第三章 历史回眸

  早在生态科学发展的初期,研究者就认识到,人类活动的生物物理基质同样服从于自然生态系统的规律,因此工业体系可以被视为生物圈的一个子系统。这样实际上已经清楚地提出 了工业生态系统的概念,只是在诸如伊夫林·荷奇森(Evelyn Hutchinson),霍华德·奥德姆(Howard Odum)和拉蒙·马尔加兰夫(Ramon Margalef)等先驱者们的著述中没有明确地加以命名。

  十分奇怪的是,生态学者们始终没有积极地沿着这条线索研究下去。今天,工业体系同样没有对自然生态系统给予应有重视,只有一个方面的例外,那就是农业生态体系。十分说明 问题的是,一部名为《世界生态系统》的专题著作集编了一册题为《生物工业生态系统》(其实只包括养殖业和农业)的专册与其他30来册关于陆地、水生及海洋生态系统等的著作并 列在一起。

  最近30年来,许多人在这个方面进行了探索,但总的来说没有什么结果,唯有日本是个例外。纽约州立大学的生态教育学家查尔斯·哈尔(Charles Hall)在80年代初开始教授工业 生态学并出版著述,但没有引起什么反响。差不多在同一时期,巴黎的一位大学教授雅克·维尼龙(Jacques Vigneron)也以独立的方式试图推动工业生态学这一概念,但在当时同样没 有引起什么反响。在俄罗斯也一样,蒙德莱夫(Mendeleiev)化工学院从10年前起就开设了一个工业生态系。

  关于物质流动与储存的研究逐渐地开辟了领地。于是,由美国的罗伯特·艾瑞斯(Robert U.Ayres)和瑞士的彼得·巴切尼(Peter Baccini)各自独立地提出了工业代谢理论的隐喻。 许多作者并不明确地区分工业生态学与工业代谢理论。但不仅从历史的原因(80年代罗伯特·艾瑞斯提出的工业代谢理论被广泛地引用),而且从方法论的观点来看,它们之间确实存在 区别。
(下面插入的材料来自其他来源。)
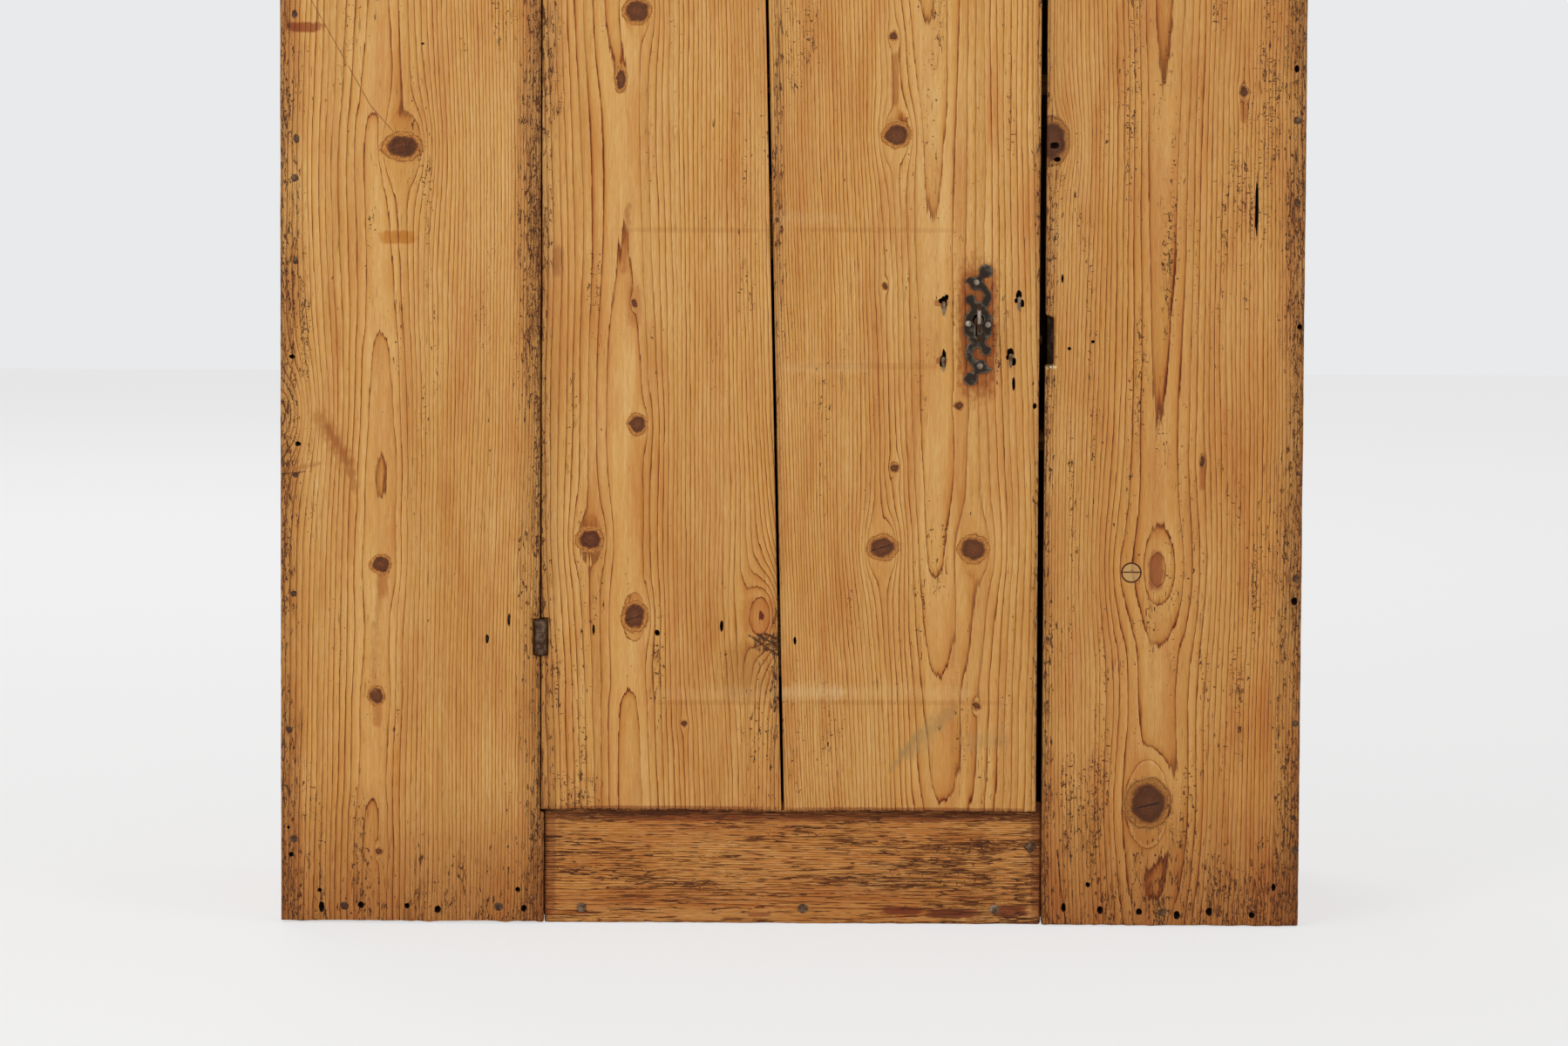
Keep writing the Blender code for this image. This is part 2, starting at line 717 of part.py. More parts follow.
def make_dome_nail(name, x, z, plate, plank):
    """A small round-headed nail through the keyhole plate into the door."""
    seat = -fit_gap - plate_thickness - fit_gap
    hole_radius = dome_shank_radius + fit_gap
    reach = (-plate_thickness - cutter_overrun, dome_shank_length + fit_gap)
    nail_hole(plate, f"{name}_plate_hole", x, z, hole_radius, reach)
    nail_hole(plank, f"{name}_plank_hole", x, z, hole_radius, reach)
    profile = [(0, seat - dome_height)]
    for angle in (30, 60):
        share = radians(angle)
        profile.append((dome_radius * sin(share), seat - dome_height * cos(share)))
    profile += [(dome_radius, seat), (dome_shank_radius, seat)]
    profile += [(dome_shank_radius, dome_shank_length - shank_point / 2), (0, dome_shank_length)]
    return turned(name, profile, "Y", wrought_iron, (x, front_y, z), sides=12)


def make_screw(name, x, z, rail, floor):
    """A flat-headed screw through the rail into the floor board's edge."""
    seat = rail_recess - fit_gap
    radius = screw_shank_radius + fit_gap
    end = seat + screw_length
    nail_hole(rail, f"{name}_rail_hole", x, z, radius, (0, rail_recess + rail_thickness + cutter_overrun))
    nail_hole(floor, f"{name}_floor_hole", x, z, radius, (rail_recess + rail_thickness, end + fit_gap))
    profile = [(0, seat - screw_head_height), (screw_head_radius * 0.85, seat - screw_head_height)]
    profile += [(screw_head_radius, seat - screw_head_height / 2), (screw_head_radius, seat)]
    profile += [(screw_shank_radius, seat), (screw_shank_radius, end - shank_point), (0, end)]
    screw = turned(name, profile, "Y", wrought_iron, (x, front_y, z), sides=12)
    slot = box_solid(
        f"{name}_slot",
        (x - 2 * screw_head_radius, front_y + seat - 2 * screw_head_height, z - screw_slot_width / 2),
        (x + 2 * screw_head_radius, front_y + seat - screw_head_height / 2, z + screw_slot_width / 2),
    )
    cut(screw, slot)
    return screw


def make_rose_nail(rail):
    """The forged nail near the rail's right end, with a four-sided head set on its corner."""
    seat = rail_recess - fit_gap
    through = (0, rail_recess + rail_thickness + cutter_overrun)
    nail_hole(rail, "rail_nail_hole", rose_nail_x, rose_nail_z, rose_shank_radius + fit_gap, through)
    end = seat + rose_nail_length
    profile = [(0, seat - rose_head_height), (rose_head_radius, seat), (rose_shank_radius, seat)]
    profile += [(rose_shank_radius, end - shank_point), (0, end)]
    return turned("rail_nail", profile, "Y", wrought_iron, (rose_nail_x, front_y, rose_nail_z), sides=4)


def make_lock_nail(name, x, z, plank, case):
    """A nail driven from the case's back through the door and clenched along the grain."""
    case_back = door_thickness + fit_gap + case_depth
    hole_radius = lock_nail_radius + fit_gap
    through = (-cutter_overrun, door_thickness + cutter_overrun)
    nail_hole(plank, f"{name}_plank_hole", x, z, hole_radius, through)
    through = (case_back - 2 * case_wall, case_back + cutter_overrun)
    nail_hole(case, f"{name}_case_hole", x, z, hole_radius, through)
    head = case_back + fit_gap
    profile = [(0, -clench_height), (lock_nail_radius, -clench_height), (lock_nail_radius, head)]
    profile += [(lock_nail_head_radius, head), (lock_nail_head_radius * 0.6, head + lock_nail_head_height)]
    profile += [(0, head + lock_nail_head_height)]
    nail = turned(name, profile, "Y", wrought_iron, (x, front_y, z), sides=12)
    half = clench_width / 2
    top = z + 2 * lock_nail_radius
    low = top - clench_length
    shoulder = low + clench_length * 0.3
    outline = [(x, top), (x - half, z + lock_nail_radius), (x - half * 0.8, shoulder), (x, low)]
    outline += [(x + half * 0.8, shoulder), (x + half, z + lock_nail_radius)]
    near = front_y - fit_gap - clench_height
    point = extruded(f"{name}_point", outline, near, front_y - fit_gap, "Y", None)
    add(nail, point)
    return nail


def make_lock(plank):
    """Everything of the lock that the door carries."""
    case = make_lock_case()
    spring = make_spring()
    plate = make_keyhole_plate()
    pieces = [case, spring, plate]
    middle = key_z - plate_below_key
    for number, (x, z) in enumerate(plate_nail_places, 1):
        name = f"escutcheon_nail_{number}"
        pieces.append(make_dome_nail(name, key_x + x, middle + z, plate, plank))
    for number, (x, z) in enumerate(lock_nail_places, 1):
        pieces.append(make_lock_nail(f"lock_nail_{number}", key_x + x, key_z + z, plank, case))
    return pieces


remove_everything()
pine = finish("aged pine", (0.55, 0.30, 0.12), 0.55)
pine_inside = finish("inner pine", (0.47, 0.29, 0.14), 0.75)
wrought_iron = finish("wrought iron", (0.07, 0.06, 0.055), 0.50, 0.8)

make_left_stile()
make_right_stile()
bottom_rail = make_rail("bottom_rail", 0, bottom_rail_height)
make_rail("top_rail", top_rail_z, frame_top)
front_floor_board = make_carcase()
make_shelves()
left_plank, right_plank, door_battens = make_door()
lower_leaf = make_hinge("lower", lower_hinge_z)
upper_leaf = make_hinge("upper", upper_hinge_z)
lock_pieces = make_lock(right_plank)
lock_bolt = make_bolt()
door_key = make_key()
make_keeper()
screw_z = floor_underside + floor_thickness / 2
first_screw = rail_left + screw_inset_left
last_screw = opening_right - screw_inset_right
middle_screw = (first_screw + last_screw) / 2 + screw_middle_offset
for screw_number, screw_x in enumerate((first_screw, middle_screw, last_screw), 1):
    make_screw(f"rail_screw_{screw_number}", screw_x, screw_z, bottom_rail, front_floor_board)
make_rose_nail(bottom_rail)

door_axis = axis_empty("door_axis", (hinge_x, front_y, 0))
carry(door_axis, left_plank, right_plank, *door_battens, lower_leaf, upper_leaf, *lock_pieces)
carry(door_axis, lock_bolt, door_key)
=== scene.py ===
# %% [markdown]
# # A country cupboard in old pine
#
# The real object is a cupboard nailed together from wide pine boards about two hundred years ago,
# with a door of two planks, wrought-iron hinges and a rim lock. The construction comes from the
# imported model, and this script gives it its looks: grain, knots, wear, rust and every small nail.
# The pieces could be modelled afresh, but their sizes and joints are already right, so the script
# dresses them and replaces only those whose surface needs a finer mesh.

import math
import random

import bmesh
import bpy
from mathutils import Matrix, Vector, noise
from mathutils.kdtree import KDTree


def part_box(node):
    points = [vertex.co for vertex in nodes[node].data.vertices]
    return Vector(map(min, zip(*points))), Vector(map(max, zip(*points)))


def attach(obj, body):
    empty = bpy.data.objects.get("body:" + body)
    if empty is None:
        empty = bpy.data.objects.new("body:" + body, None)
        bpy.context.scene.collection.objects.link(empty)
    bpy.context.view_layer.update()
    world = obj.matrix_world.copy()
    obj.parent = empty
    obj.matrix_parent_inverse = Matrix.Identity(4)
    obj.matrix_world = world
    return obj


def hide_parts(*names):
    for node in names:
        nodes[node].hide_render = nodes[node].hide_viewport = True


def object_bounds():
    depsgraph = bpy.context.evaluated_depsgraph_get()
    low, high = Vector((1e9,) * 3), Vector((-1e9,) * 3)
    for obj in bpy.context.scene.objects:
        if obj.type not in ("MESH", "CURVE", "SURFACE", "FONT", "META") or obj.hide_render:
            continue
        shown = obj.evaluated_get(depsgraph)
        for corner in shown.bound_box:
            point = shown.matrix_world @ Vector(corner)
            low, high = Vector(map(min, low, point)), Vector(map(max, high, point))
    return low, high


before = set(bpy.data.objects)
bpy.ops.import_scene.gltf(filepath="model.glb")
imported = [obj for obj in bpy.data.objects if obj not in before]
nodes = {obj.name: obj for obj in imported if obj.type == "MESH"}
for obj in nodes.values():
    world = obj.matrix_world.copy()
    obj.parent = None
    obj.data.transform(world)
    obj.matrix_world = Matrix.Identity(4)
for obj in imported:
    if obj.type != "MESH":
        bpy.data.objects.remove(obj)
cad_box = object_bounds()
scene = bpy.context.scene
print("pieces in the model:", len(nodes))
print("its box:", [round(value, 4) for corner in cad_box for value in corner])

# %% [markdown]
# ## The camera comes first
#
# The photograph shows the lower part of the front, almost straight on. The camera stands 9 m away
# and 1.35 m up, and looks slightly down, with a long lens, so that the boards' edges stay nearly
# parallel. It could be placed by eye. Here it is set with a few measured numbers, because the same
# numbers then turn a pixel of the photograph into a place on the front.

# %% Camera
FRAME_WIDTH = 1799
FRAME_HEIGHT = 1200
CAMERA_DISTANCE = 9.0
CAMERA_HEIGHT = 1.35
AIM = Vector((-0.008, 0.0, 0.4367))
ROLL = math.radians(0.27)
METRES_PER_PIXEL = 0.938e-3
SENSOR_WIDTH = 36.0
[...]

  一位美国地球化学家普雷斯顿·克罗德(Preston Cloud)在他的一篇论文中按目前的定义首先(或至少首批之一)使用了“工业生态学”一词。这篇论文是提供给1977年德国地球学年 会的一篇学术报告。有必要指出的是,这篇学术报告是题献给生态经济学之父尼古拉斯·乔治斯库-洛根(Nicholas Georgescu-Roegen)的。后者在其大量的著述中,在关于人类经济的 热力学分析中始终坚持物质与能量流的重要性。

  70年代中期,工业生态学处于孕育阶段,各种见解沸沸扬扬。那正好是联合国环境署(UNEP)创立之后的最初几年。联合国环境署创建于1972年斯德哥尔摩人类环境大会之后, 当时首任主任是莫利斯·斯特朗(Maurice Strong),现是世界银行总裁的特别顾问。当时,他的一个助手不是别人,就是罗伯特·福罗什,正是他将为工业生态学概念的复活作出决定性的 贡献,其1989年发表在《科学美国人》杂志上的那篇著名文章从此不胫而走。
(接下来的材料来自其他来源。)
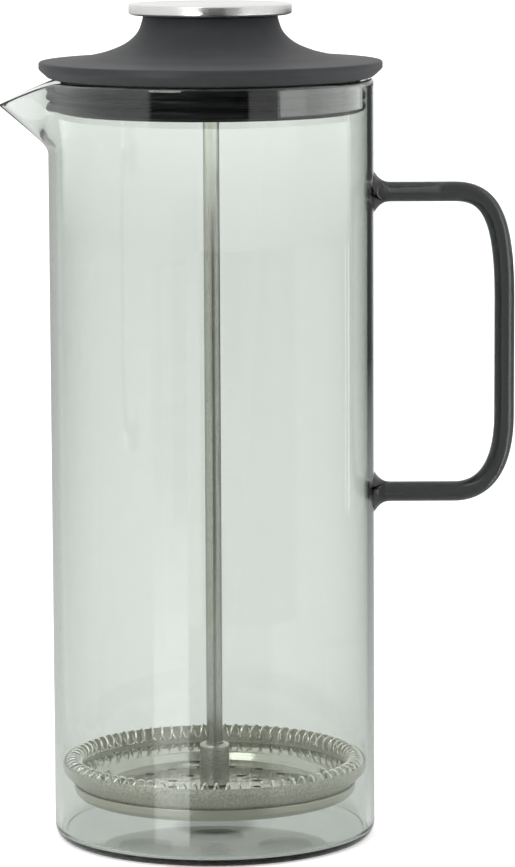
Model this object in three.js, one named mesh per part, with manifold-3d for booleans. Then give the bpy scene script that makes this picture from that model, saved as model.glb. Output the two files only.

  在诸如联合国工业发展组织(UNIDO)和联合国欧洲经济委员会(ECE)等相近的机构内,也弥漫着类似的气氛。比如,1976年联合国欧洲经济委员会组织的当时叫做“技术与 无废料生产”的一次报告会上,许多文章提出的不少观点类似于我们今天关于清洁生产的观点和工业生态学的观点。一位50年代以来在美国工业废料处理方面极活跃的人士尼尔森·内 莫罗(Nelson Nemerow)肯定地说,“与环境平衡的工业联合企业”和“零污染”的观点最早是联合国工业发展组织70年代初在维也纳的一次讨论会上提出来的。

  在同一时期,梯德·泰勒(Ted Taylor)提出了一些与目前的工业生态学思想十分接近的观念,他原是一位核物理学家,60年代末改换门庭转而关注环境问题。他于1967年在华盛顿 创办了国际研究与科技公司,自任总裁,而年轻的副总裁,正是工业代谢理论的创始者罗伯特·艾瑞斯。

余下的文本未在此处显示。